井之脇 僕もほとんどの方と初めましてです。シシドさんとは『ひよっこ』にお互い出ているんですが、直接的な絡みはなかったので今回ご一緒できることが本当に楽しみです。あと、芸人さんお二組と一緒にお芝居できるのもすごく面白そうだなと思っています。映像作品で芸人さんと共演すると、みなさん口を揃えて「僕らなんかがお邪魔してます」みたいなことを、こちらはもちろんそんな感覚ではいないですけどおっしゃるんです。だけど今回の演劇は、おそらく本当に肩書きはまったく関係なく、フラットに共演できるのかな、と。しかも、このお二組は普段からお芝居をされている方々なので、役者がやる笑いとも一味違うプロの生み出す新しい笑いを、間近で目撃できたり、笑いの生まれる瞬間を一緒に体験できそうで、今からワクワクしています。
――今回はスペースオペラだとのことなので、やはり歌唱シーンもあるんでしょうか。まあ、伊藤さんはもちろん歌は大丈夫だと思っていますけれども……。

伊藤 いやいや大丈夫じゃないですって、なんで大丈夫だなんて言うんですか!(笑) むしろ全然ダメですよ。

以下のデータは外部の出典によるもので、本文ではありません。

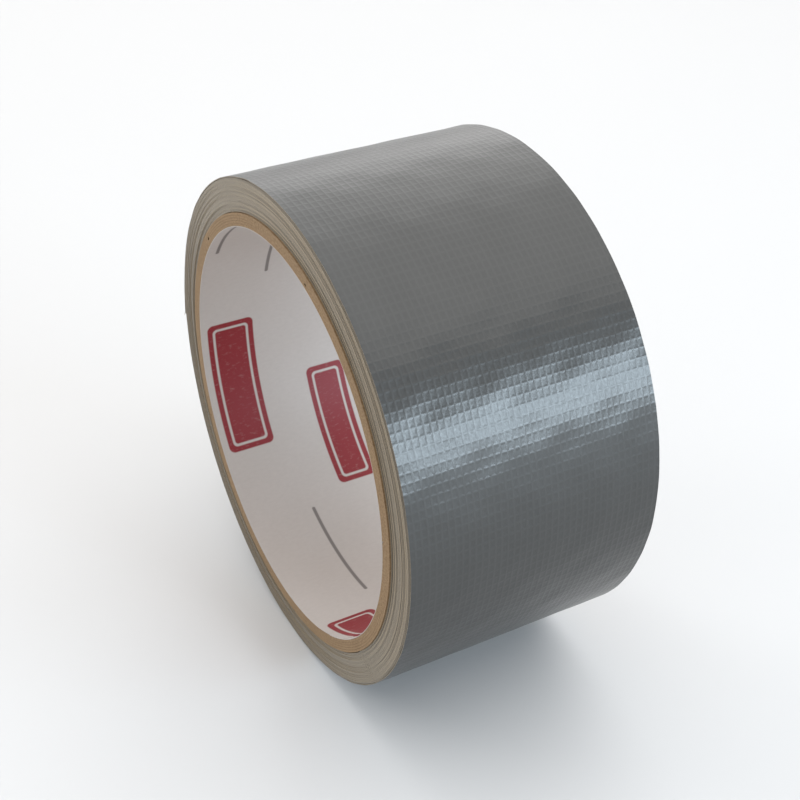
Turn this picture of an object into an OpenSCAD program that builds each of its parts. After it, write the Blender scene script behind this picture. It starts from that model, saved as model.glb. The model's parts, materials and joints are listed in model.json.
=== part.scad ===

――そうなんですか?(笑) でも今回、歌うんですよね?
伊藤 そうですね。上田さんから聞いているのは、私が以前に歌っていた作品の中で“ポエトリーリーディング”、歌ではあるけど詩を読むような、リズムに合わせたラップみたいな曲があったので、その要素を入れたいとおっしゃっていて。
――それなら大丈夫だ、と?
伊藤 私の声質的には朗々と歌い上げる、みたいなことはできないので(笑)。個性を尊重してくださりつつ、曲を作っていただいています。周りのみなさんに迷惑をかけないよう、がんばります!(笑)
――井之脇さんは、歌は?
井之脇 僕は全然ダメですね。歌うのは、決して嫌いじゃないですけど、お客様の前でとなると自信はないです……。だけど今回の場合は、たぶんそれこそ上手なのがいいというものでもないんじゃないか、とも思うので。場面が面白くなるなら、なんでもやりたいです。
――では最後に、お客様に向けてお誘いのメッセージをいただけますか。
伊藤 コンパクトな親しみやすい空間の中で、さっき井之脇さんがおっしゃった劇場が宇宙船みたいな感覚で、お客様と一緒になってみんなで作り上げていく作品になるといいなと思っています。きっと毎公演、その場で新しいものが生まれていく面白さもありそうですから、一緒に盛り上げつつ楽しんでいただけたら嬉しいです。
井之脇 きっとお客さんをも巻き込んでいくような大きなうねり、渦ができる舞台になると思います。演劇をガッツリ楽しみたい方も、ちょっと笑いたいな、一息つきたいなという人も、どうぞお気軽に劇場にお越しください!